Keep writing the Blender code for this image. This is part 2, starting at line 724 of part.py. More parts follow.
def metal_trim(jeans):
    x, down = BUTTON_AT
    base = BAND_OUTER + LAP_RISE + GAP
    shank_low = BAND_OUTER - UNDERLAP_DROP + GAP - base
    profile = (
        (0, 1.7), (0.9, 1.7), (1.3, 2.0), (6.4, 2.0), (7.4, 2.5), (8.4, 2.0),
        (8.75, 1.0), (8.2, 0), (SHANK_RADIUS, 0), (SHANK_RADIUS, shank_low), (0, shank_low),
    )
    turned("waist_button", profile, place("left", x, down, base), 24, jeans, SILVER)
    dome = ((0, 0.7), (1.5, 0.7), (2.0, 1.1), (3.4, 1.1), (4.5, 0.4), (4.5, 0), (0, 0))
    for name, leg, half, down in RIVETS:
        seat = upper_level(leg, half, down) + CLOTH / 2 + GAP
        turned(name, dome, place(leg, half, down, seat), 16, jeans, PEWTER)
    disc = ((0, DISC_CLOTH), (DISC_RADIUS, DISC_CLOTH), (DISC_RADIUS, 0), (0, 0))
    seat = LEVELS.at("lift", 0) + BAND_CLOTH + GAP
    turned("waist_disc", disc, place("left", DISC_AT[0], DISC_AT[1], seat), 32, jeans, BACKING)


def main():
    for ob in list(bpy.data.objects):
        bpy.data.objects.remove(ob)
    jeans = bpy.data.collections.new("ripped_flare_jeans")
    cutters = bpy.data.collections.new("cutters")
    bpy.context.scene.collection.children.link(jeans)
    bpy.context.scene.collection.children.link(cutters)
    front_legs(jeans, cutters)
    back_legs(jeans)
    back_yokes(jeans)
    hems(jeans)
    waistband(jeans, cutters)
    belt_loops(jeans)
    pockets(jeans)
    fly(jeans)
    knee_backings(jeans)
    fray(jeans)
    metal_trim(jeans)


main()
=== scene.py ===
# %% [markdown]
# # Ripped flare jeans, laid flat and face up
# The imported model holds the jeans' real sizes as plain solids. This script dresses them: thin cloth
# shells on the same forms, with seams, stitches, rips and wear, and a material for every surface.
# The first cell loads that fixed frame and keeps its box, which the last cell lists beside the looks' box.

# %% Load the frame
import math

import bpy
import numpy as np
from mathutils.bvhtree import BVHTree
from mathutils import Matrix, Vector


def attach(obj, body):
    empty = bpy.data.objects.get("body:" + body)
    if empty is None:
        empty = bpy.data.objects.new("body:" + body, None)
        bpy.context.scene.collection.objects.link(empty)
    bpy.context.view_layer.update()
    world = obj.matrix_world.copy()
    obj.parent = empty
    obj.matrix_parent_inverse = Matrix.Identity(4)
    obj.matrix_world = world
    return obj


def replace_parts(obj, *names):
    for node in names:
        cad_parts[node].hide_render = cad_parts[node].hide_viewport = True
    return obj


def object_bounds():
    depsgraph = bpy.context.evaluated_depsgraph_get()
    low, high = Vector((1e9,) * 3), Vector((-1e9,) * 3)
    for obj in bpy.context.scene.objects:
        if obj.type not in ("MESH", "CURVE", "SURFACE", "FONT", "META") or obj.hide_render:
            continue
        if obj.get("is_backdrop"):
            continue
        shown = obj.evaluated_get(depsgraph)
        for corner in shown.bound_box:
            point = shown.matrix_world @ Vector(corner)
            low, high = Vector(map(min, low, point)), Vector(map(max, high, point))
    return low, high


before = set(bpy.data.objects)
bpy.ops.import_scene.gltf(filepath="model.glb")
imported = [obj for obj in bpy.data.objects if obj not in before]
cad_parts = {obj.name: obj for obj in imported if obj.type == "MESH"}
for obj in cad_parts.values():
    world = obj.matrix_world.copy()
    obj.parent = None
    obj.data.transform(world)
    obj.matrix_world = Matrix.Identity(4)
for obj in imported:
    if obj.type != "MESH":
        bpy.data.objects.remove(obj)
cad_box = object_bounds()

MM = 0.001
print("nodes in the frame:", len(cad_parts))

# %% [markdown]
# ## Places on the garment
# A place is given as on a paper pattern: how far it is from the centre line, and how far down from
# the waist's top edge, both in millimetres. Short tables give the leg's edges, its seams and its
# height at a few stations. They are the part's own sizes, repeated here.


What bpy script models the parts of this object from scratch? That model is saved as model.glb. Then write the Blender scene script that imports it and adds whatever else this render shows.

• • • • • • •

Brief: Only the lines from the one containing "back_yokes(jeans)" to the one containing "obj.parent = None" are to be printed, both ends included, exactly as written.

Correct result:
    back_yokes(jeans)
    hems(jeans)
    waistband(jeans, cutters)
    belt_loops(jeans)
    pockets(jeans)
    fly(jeans)
    knee_backings(jeans)
    fray(jeans)
    metal_trim(jeans)


main()
=== scene.py ===
# %% [markdown]
# # Ripped flare jeans, laid flat and face up
# The imported model holds the jeans' real sizes as plain solids. This script dresses them: thin cloth
# shells on the same forms, with seams, stitches, rips and wear, and a material for every surface.
# The first cell loads that fixed frame and keeps its box, which the last cell lists beside the looks' box.

# %% Load the frame
import math

import bpy
import numpy as np
from mathutils.bvhtree import BVHTree
from mathutils import Matrix, Vector


def attach(obj, body):
    empty = bpy.data.objects.get("body:" + body)
    if empty is None:
        empty = bpy.data.objects.new("body:" + body, None)
        bpy.context.scene.collection.objects.link(empty)
    bpy.context.view_layer.update()
    world = obj.matrix_world.copy()
    obj.parent = empty
    obj.matrix_parent_inverse = Matrix.Identity(4)
    obj.matrix_world = world
    return obj


def replace_parts(obj, *names):
    for node in names:
        cad_parts[node].hide_render = cad_parts[node].hide_viewport = True
    return obj


def object_bounds():
    depsgraph = bpy.context.evaluated_depsgraph_get()
    low, high = Vector((1e9,) * 3), Vector((-1e9,) * 3)
    for obj in bpy.context.scene.objects:
        if obj.type not in ("MESH", "CURVE", "SURFACE", "FONT", "META") or obj.hide_render:
            continue
        if obj.get("is_backdrop"):
            continue
        shown = obj.evaluated_get(depsgraph)
        for corner in shown.bound_box:
            point = shown.matrix_world @ Vector(corner)
            low, high = Vector(map(min, low, point)), Vector(map(max, high, point))
    return low, high


before = set(bpy.data.objects)
bpy.ops.import_scene.gltf(filepath="model.glb")
imported = [obj for obj in bpy.data.objects if obj not in before]
cad_parts = {obj.name: obj for obj in imported if obj.type == "MESH"}
for obj in cad_parts.values():
    world = obj.matrix_world.copy()
    obj.parent = None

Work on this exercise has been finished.